One word of caution: Don't expect to join the committee and have things change overnight, and don't expect the school or program to change if you're not willing to be involved over time.
Pair up the experienced employee with the apprentice
No, you can't read anything about the future of training in this industry without the concept of a mentorship program being discussed. Making it work in your business can be a challenge, but those who have made it work say that it's absolutely the best way to train the next generation — and keep experienced techs and counterpeople working and earning a good living longer.
Michael Quinn's team structure system at his 911 Collision Centers in Tucson, Ariz., teams two experienced technicians (paid on salary) with three apprentices (paid hourly). The whole team benefits from helping the apprentices learn and improve because if the team hits its goal for the month, there's a pot of bonus money that gets bigger based on the team's productivity. Quinn says it's an effective way to train the next generation and reward the experienced employee who may be slowing down but has the ability to teach and lead others.
Looking to get started? A good first stop could be the Mentors@Work Web site (www.mentorsatwork.com), which offers links to resources, as well as tools and services to help create a mentorship program in your business.

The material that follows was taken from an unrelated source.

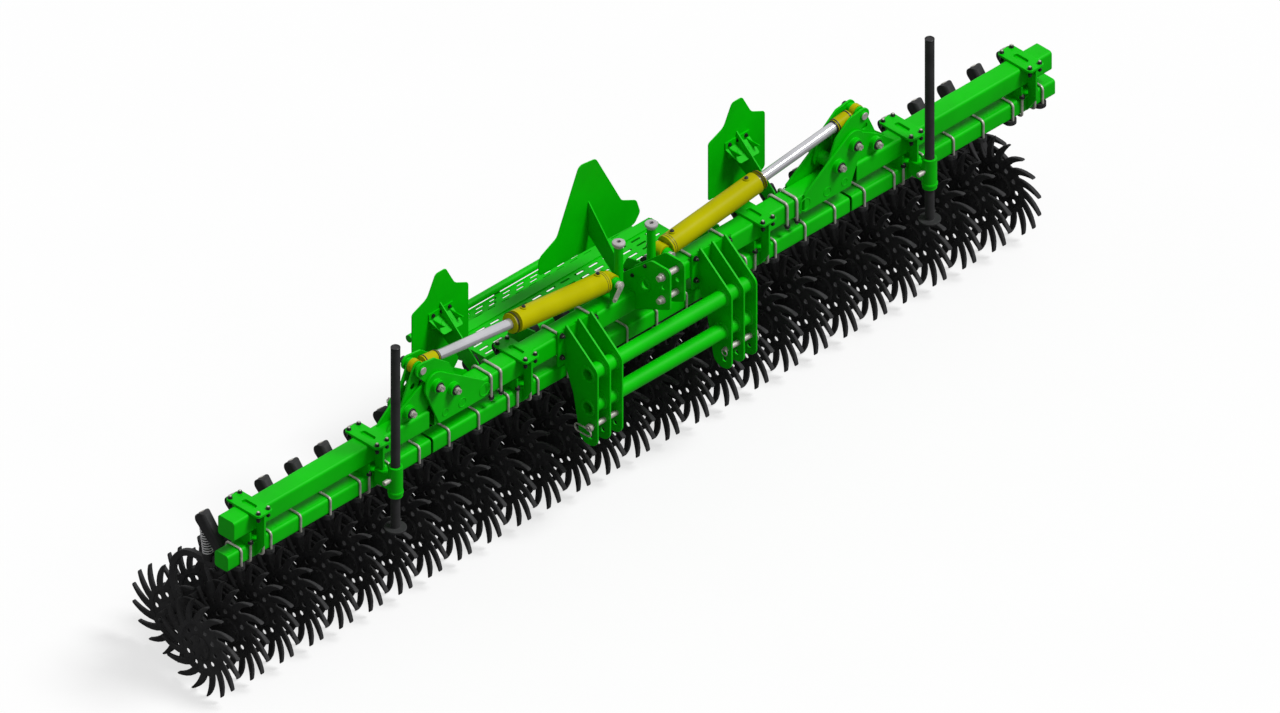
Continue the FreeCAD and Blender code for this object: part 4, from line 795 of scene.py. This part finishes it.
for side, name in ((-1, "left"), (1, "right")):
    node, body, lever = name + "_link_pin", name + "_wing", name + "_fold_lever"
    fitted(node + "_turned", disc(PIN_RADIUS, -link_boss, link_boss, 2.0), zinc_plate,
           [(on_pin(LINK_PIN, side), FORWARD)], body, node)
    ends = [(on_pin(LINK_PIN, side, face * link_boss), LENGTHWAYS[face]) for face in SIDES]
    fitted(node + "_washers", pin_washer, black_oxide, ends, body)
    fitted(node + "_nuts", slotted, zinc_plate, ends, body)
    fitted(lever + "_pin_face", disc(20.0, -1.0, 5.0, 2.0), zinc_plate,
           [(on_pin(ROD_PIN, side, -ROD_PIN_HALF), FORWARD)], lever)
    fitted(lever + "_pin_tail", pin_tail, black_oxide, [(on_pin(ROD_PIN, side, ROD_PIN_HALF), BACKWARD)], lever)


# ---------------- fold cylinders
PIN_TO_PIN = math.hypot(ROD_PIN[0] - BARREL_PIN[0], ROD_PIN[1] - BARREL_PIN[1])
BARREL_START, BARREL_STOP = 37.0, 673.0        # along the cylinder from its base pin
BARREL_RADIUS = 55.0
RINGS = (BARREL_START + 12.0, BARREL_START + 24.0, BARREL_STOP - 10.0)
PORTS = (BARREL_START + 48.0, BARREL_STOP - 84.0)
ROD_RADIUS = 27.0
EYE_SHOULDER = PIN_TO_PIN - 110.0
SLEEVE_START = EYE_SHOULDER - 36.0
ROD_BANDS = (SLEEVE_START + 8.0, EYE_SHOULDER + 50.0)
BASE_PIN_HALF = 73.0
FLAG_TURN = -36.0                              # degrees from straight down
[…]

Educating the next generation of technicians, estimators, shop owners, WDs and counterpeople is by no means a task that can be left only to schools and training organizations. It's something in which every shop and every organization in the industry can participate.
But when you consider the types of actions you can do to help, it becomes clear that some require time and some require money, but rarely do they require both. But in either case, that investment in the "next generation" today will pay off in business benefits down the road.